More than 111 million citizens of the CAN twill be able to travel through member countries more easily.
With the recent commencement of a move enacted last year, Ecuadorian tourists will now be able to circulate with their car, with an Ecuadorian license plate, in other countries of the Andean Community of Nationals (CAN) for a period of up to one year. This change will allow the vehicles to leave and enter the territory of other member countries, tax-free, four times longer than the previous 3-month limit. The decision to extend the limit was made on October 21, 2021, at a meeting of the CAN Commission in which representatives from Ecuador, Bolivia, Colombia and Peru participated.
The decision became law last month, as by CAN rules, these types of changes take effect 180 days after its regulations are published in the Official Gazette of the Cartagena Agreement.
This decision facilitates the entry, stay and exit of vehicles for private use. By increasing the visitation limit, the organization hopes to promote tourism in member countries. Jorge Hernando Pedraza, CAN Secretary General, said on his Twitter account that the new Andean standard offers opportunities for the more than 111 million CAN citizens to circulate in other countries and that “it will contribute to the reactivation of the tourism sector and therefore to the economic and social recovery of our region.”
What does the new decision say?
The October decision– number 884 – replaced number 50, the Regulation of the Temporary Internment Regime for Private Use Vehicles, that was enacted in March 1972.
At a meeting in November 2020, the Andean Committee on Customs Affairs agreed to update decision 50 to “adapt it to the facilities and technological advances implemented by the customs authorities of the member countries.” The Committee approved the update project in September 2021 and the CAN Commission made the final decision on October 21st.
The new regulation says that each member country will allow the entry, stay and temporary exit in its territory of vehicles for private use of tourists who come from any of those nations. The cars will be able to enter free of import taxes and other surcharges. However, fines and penalties will be applied for non-compliance with traffic regulations, departure times and other provisions. In addition, these cars must enter and exit through the official customs control points.
Another condition is that the car entered is only used in a private way by the tourist. The document further says that if it is not complied with, “the improper use of the vehicle will be presumed” and corresponding actions will be taken depending on the legislation of each country.
With decisions 50, tourists could also temporarily enter other CAN countries with their vehicles exempt from the payment of import values. However, the period of stay was more limited. The 1972 regulation said that to do so they had to have an Andean Customs Pass Book that was valid for one year, but tourists could only stay in the country they were visiting for periods of three months within that year.
With the new decision, the authorization —which is issued by the customs authorities of each country— will also be valid for one year from its issuance. However, it does not establish a maximum period of stay in the country within that year. The decision only says that this will be established by the country in which the tourism will take place and will depend on the residence permit that the immigration authority of the country of origin gives the tourist.

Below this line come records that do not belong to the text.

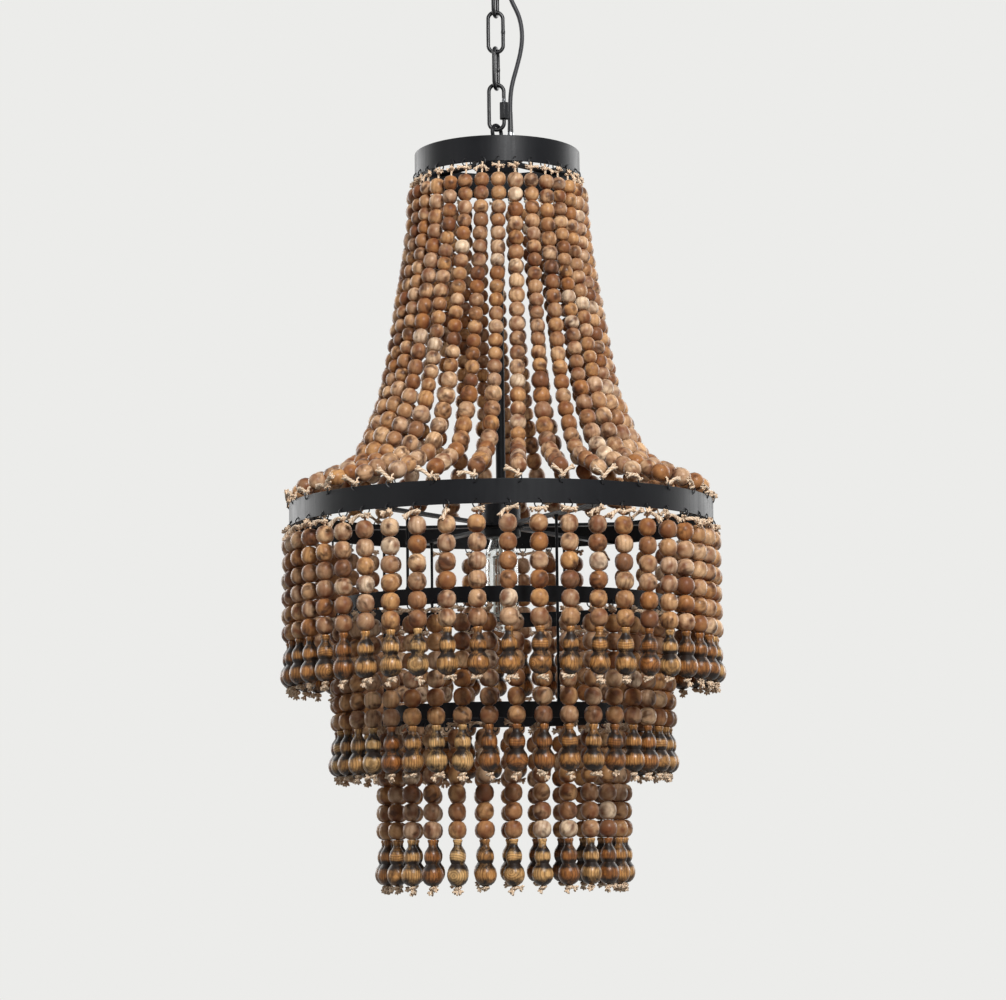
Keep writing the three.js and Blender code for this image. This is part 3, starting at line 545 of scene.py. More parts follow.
def made(piece, body, slot, material, *replaced):
    # the last step of each piece: its finish, unless it has one, its body and the nodes that it stands for
    if material:
        dress(piece, material)
    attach(piece, body)
    if replaced:
        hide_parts(*replaced)
    return piece


# ceiling cup, spun from sheet: a rolled rim under the ceiling, straight side, cone and flat floor
ceilingCup = {"sides": 96, "hollow": True, "profile": [(53.4, 0), (54.6, 0), (55, -0.5), (55, -9.4),
    (54.5, -10.6), (46.9, -27.2), (45.6, -28), (8.5, -28), (8, -27.2), (3.4, -27.2), (3.4, -26.4),
    (44.6, -26.4), (52.6, -10.6), (53.4, -9.2)]}
made(shaped("ceilingCup", ceilingCup), "ceiling_fitting", "black_steel", blackCoat, "ceiling_rose")

# the grip under the cup ends in a ribbed boot that tapers down onto the cable
ceilingBoot = {
    "sides": 32, "at": (18, 0), "sharp": 40,
    "profile": [(5.5, -20), (5.5, -28.3), (7.2, -28.3), (7.5, -28.7), (7.5, -30.4), (7.1, -30.8),
        (5.6, -30.8)],
    "ribs": 5, "ribTop": -31.8, "ribPitch": 2.9, "ribRadius": 5.2, "ribTaper": 0.42,
    "foot": [(2.9, -46.6), (2.5, -46.8)],
}
for i in range(ceilingBoot["ribs"]):
    z = ceilingBoot["ribTop"] - ceilingBoot["ribPitch"] * i
    r = ceilingBoot["ribRadius"] - ceilingBoot["ribTaper"] * i
    ceilingBoot["profile"] += [(r, z), (r, z - 1.7), (r - 0.75, z - 2.0), (r - 0.8, z - 2.7)]
ceilingBoot["profile"] += ceilingBoot["foot"]
boot = shaped("ceilingCableBoot", ceilingBoot)
made(boot, "ceiling_fitting", "black_plastic", moulded["Black"], "cable_grip")

# threaded hook: stem, collar with a bevelled edge and a round ring
hookSize = {"sides": 32, "profile": [(3, -3.3), (3, -28.3), (6.6, -28.3), (7, -28.8), (7, -30.8),
    (6.6, -31.3), (3.6, -31.3), (3.0, -32.2), (3.0, -34.5)], "ring": 10.5, "wire": 2.5, "ringCentre": -43.9}
hookStem = shaped("hookStem", hookSize)
hookRing = wireRing("hookRing", hookSize["ring"], hookSize["wire"], around=40, sides=14)
hookRing.data.transform(Matrix.Translation((0, 0, hookSize["ringCentre"] * mm)))
hook = joined("ceilingHook", [hookStem, hookRing])
made(hook, "ceiling_fitting", "black_chain", blackLacquer, "ceiling_hook")
print("ceiling fitting made")

# three welded links; each has a small swelling on one leg where its wire was butt welded
linkSize = {
    "halfWidth": 7.9, "wire": 2.1, "span": 43.9, "turns": (74, 0, 74),
    "weld": [(2.12, -2.6), (2.3, -1.5), (2.42, -0.4), (2.42, 0.4), (2.3, 1.5), (2.12, 2.6)],
}
for i, degrees in enumerate(linkSize["turns"], 1):
    node = f"chain_link_{i}"
    low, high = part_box(node)
    link = wireRing(f"chainLink{i}", linkSize["halfWidth"], linkSize["wire"],
        stretch=linkSize["span"] - 2 * linkSize["halfWidth"], around=40, sides=14)
    weld = smoothed(turned("weld", linkSize["weld"], sides=16, at=(linkSize["halfWidth"], 0)), 60)
    link = joined(f"chainLink{i}", [link, weld])
    link.data.transform(Matrix.Translation((low + high) / 2) @ Matrix.Rotation(math.radians(degrees), 4, "Z"))
    made(link, node, "black_chain", blackLacquer, node)

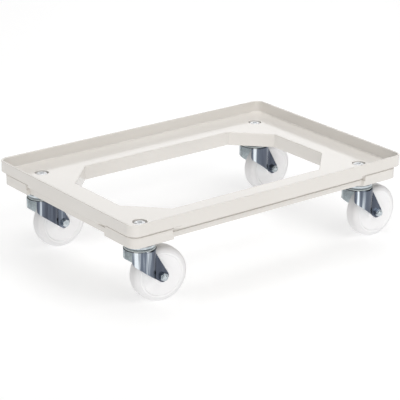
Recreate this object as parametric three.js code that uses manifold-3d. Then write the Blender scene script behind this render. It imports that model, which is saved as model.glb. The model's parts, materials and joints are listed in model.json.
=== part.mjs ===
// Open-deck platform trolley for 600 x 400 mm crates.
// Units are millimetres, +Z is up, the long side runs along X and the wheels stand on z = 0.
// The origin lies on the floor, under the middle of the whole trolley with its castors at rest.

import * as THREE from 'three';
import { mergeVertices } from 'three/addons/utils/BufferGeometryUtils.js';
import Module from 'manifold-3d';

const wasm = await Module();
wasm.setup();

// ---- Driving dimensions ----

const FIT_GAP = 0.3;              // play kept between pieces that rest on each other

const DECK = {
  length: 615,
  width: 415,
  cornerRadius: 18,
  skirtCornerRadius: 18,
  top: 170,                       // rim top above the floor
  rimThickness: 4,
  rimEdge: 0.8,                   // small bevel along the rim's top edges
  floor: 148.5,                   // upper face of the deck plate
  plate: 4,                       // deck plate thickness
  wall: 3,
  bandBottom: 149,                // lower edge of the outer band at the corners
  ledgeBottom: 146,
  midBandBottom: 144,             // lower edge of the outer band between the corners
  skirtInset: 6,
  skirtBottom: 125,
  midInset: 13,
  midBottom: 126,
  skirtEndX: 217,                 // where the corner skirts stop along the long sides
  skirtEndY: 120,                 // and along the short sides
  ramp: 14,                       // length over which the band steps out between the skirts
};

const OPENING = { halfX: 232, halfY: 132, gusset: 64, wall: 3, bottom: 122 };

const RIB = { thickness: 2.5, bottom: 128, pitch: 62 };

const BOSS = { radius: 28, bottom: 113, recessRadius: 12.5, recessFloor: 139, boltHole: 6.6 };

const CASTOR = {
  x: 250,                         // swivel axes, measured from the deck's centre
  y: 150,
  trail: 34.5,
  axleHeight: 50,
};

// Each castor has swivelled a little on its own: heading is the trailing direction in degrees from +X.
// boltHeadAt is the side of the fork, along the castor's own Y, that the axle bolt's head is on.
const CASTORS = [
  { name: 'front_left', sideX: -1, sideY: -1, heading: -10, boltHeadAt: 1 },
  { name: 'front_right', sideX: 1, sideY: -1, heading: -2, boltHeadAt: 1 },
  { name: 'back_left', sideX: -1, sideY: 1, heading: -2, boltHeadAt: -1 },
  { name: 'back_right', sideX: 1, sideY: 1, heading: 1, boltHeadAt: 1 },
];

const WHEEL = {
  radius: 50,
  width: 31,
  shoulder: 9.5,
  bore: 6.8,
  hubRadius: 13,
  hubWidth: 34,
  webInset: 1.6,
  rimRadius: 38,
};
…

The length of stay of vehicles is not the only one that has been extended recently between CAN countries. On August 11, 2021, the Andean Migration Statute entered into force, which allows the circulation of temporary and permanent residence for Andean citizens in Bolivia, Colombia, Ecuador and Peru. The decision changed the allowed period from 90 days to two years.
In addition, it allows citizens of the 4 countries to move to live or work temporarily or permanently through the four million square kilometers that the transnational community encompasses; doing so with a mechanism similar to that of the citizens of the European Union who can mobilize between its member countries.
What is the CAN?
CAN is an international organization that works to “achieve comprehensive social and economic development, more balanced and autonomous, by strengthening Andean integration, with projection towards South America and Latin America,” according to its website.
It was founded on May 26, 1969, with the signing of the Cartagena Agreement, whose main instrument was the Constitutive Treaty, which defines the “objectives of Andean integration, defines its institutional system and establishes the mechanisms and policies that must be developed by the community bodies.” In 1996, the Cartagena Agreement took the name of the Andean Community.
Its General Secretariat is in Lima, Peru. And, since July 17, 2021, President Guillermo Lasso, of Ecuador, assumed the pro tempore presidency of the organization.
It is currently made up only of Bolivia, Ecuador, Colombia and Peru. Venezuela and Chile were previously members of the organization.